Godinez v. Moran
Annotate this Case
509 U.S. 389 (1993)
- Syllabus |
OCTOBER TERM, 1992
GODINEZ, WARDEN v. MORAN
CERTIORARI TO THE UNITED STATES COURT OF APPEALS FOR THE NINTH CIRCUIT
No. 92-725. Argued April 21, 1993-Decided June 24, 1993
After respondent Moran pleaded not guilty to three counts of first-degree murder and two psychiatrists concluded that he was competent to stand trial, he informed the Nevada trial court that he wished to discharge his attorneys and change his pleas to guilty. The court found that Moran understood "the nature of the criminal charges against him" and was "able to assist in his defense"; that he was "knowingly and intelligently" waiving his right to the assistance of counsel; and that his guilty pleas were "freely and voluntarily" given. He was ultimately sentenced to death. When Moran subsequently sought state postconviction relief, the trial court held an evidentiary hearing before rejecting his claim that he was mentally incompetent to represent himself, and the State Supreme Court dismissed his appeal. A Federal District Court denied his petition for a writ of habeas corpus, but the Court of Appeals reversed. It concluded that due process required the trial court to hold a hearing to evaluate and determine Moran's competency before it accepted his decisions to waive counsel and plead guilty. It also found that the postconviction hearing did not cure the error, holding that the trial court's ruling was premised on the wrong legal standard because competency to waive constitutional rights requires a higher level of mental functioning than that required to stand trial. The court reasoned that, while a defendant is competent to stand trial if he has a rational and factual understanding of the proceedings and is capable of assisting his counsel, he is competent to waive counselor plead guilty only if he has the capacity for reasoned choice among the available alternatives.
Held: The competency standard for pleading guilty or waiving the right to counsel is the same as the competency standard for standing trial: whether the defendant has "sufficient present ability to consult with his lawyer with a reasonable degree of rational understanding" and a "rational as well as factual understanding of the proceedings against him," Dusky v. United States, 362 U. S. 402 (per curiam). There is no reason for the competency standard for either of those decisions to be higher than that for standing trial. The decision to plead guilty, though profound, is no more complicated than the sum total of decisions that a defendant may have to make during the course of a trial, such as
whether to testify, whether to waive a jury trial, and whether to crossexamine witnesses for the prosecution. Nor does the decision to waive counsel require an appreciably higher level of mental functioning than the decision to waive other constitutional rights. A higher standard is not necessary in order to ensure that a defendant is competent to represent himself, because the ability to do so has no bearing upon his competence to choose self-representation, Faretta v. California, 422 U. S. 806, 836. When, in Westbrook v. Arizona, 384 U. S. 150 (per curiam), this Court vacated a lower court ruling because there had been no "hearing or inquiry into the issue of [the petitioner's] competence to waive his constitutional right to the assistance of counsel," it did not mean to suggest that the Dusky formulation is not a high enough standard in cases in which the defendant seeks to waive counsel. Rather, the "competence to waive" language was simply a shorthand for the "intelligent and competent waiver" requirement of Johnson v. Zerbst, 304 U. S. 458, 468. Thus, Westbrook stands only for the unremarkable proposition that when a defendant seeks to waive his right to counsel, a determination that he is competent to stand trial is not enough; the waiver must also be intelligent and voluntary before it can be accepted. While States are free to adopt competency standards that are more elaborate than the Dusky formulation, the Due Process Clause does not impose them. Pp. 396-402.
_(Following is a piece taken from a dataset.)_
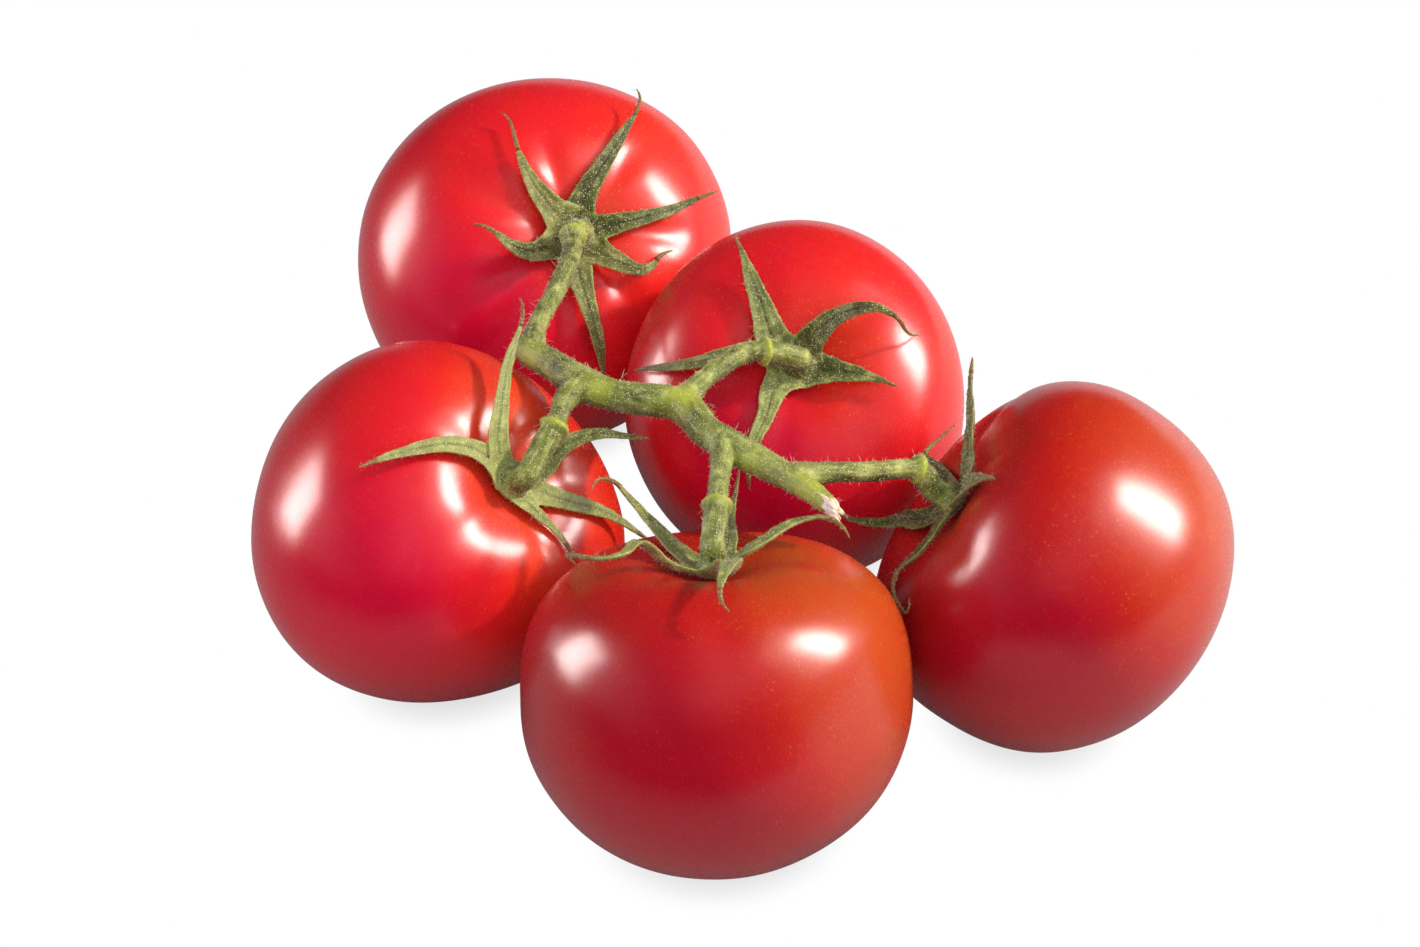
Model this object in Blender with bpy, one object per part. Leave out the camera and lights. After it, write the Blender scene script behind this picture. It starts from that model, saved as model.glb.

972 F.2d 263, reversed and remanded.
THOMAS, J., delivered the opinion of the Court, in which REHNQUIST, C. J., and WHITE, O'CONNOR, and SOUTER, JJ., joined, and in Parts I, II-B, and III of which SCALIA and KENNEDY, JJ., joined. KENNEDY, J., filed an opinion concurring in part and concurring in the judgment, in which SCALIA, J., joined, post, p. 402. BLACKMUN, J., filed a dissenting opinion, in which STEVENS, J., joined, post, p. 409.
David F. Sarnowski, Chief Deputy Attorney General of Nevada, argued the cause for petitioner. With him on the brief were Frankie Sue Del Papa, Attorney General, and Brooke A. Nielsen, Assistant Attorney General.
Amy L. Wax argued the cause for the United States as amicus curiae urging reversal. With her on the brief were Acting Solicitor General Bryson, Acting Assistant Attorney General Keeney, and Joel M. Gershowitz.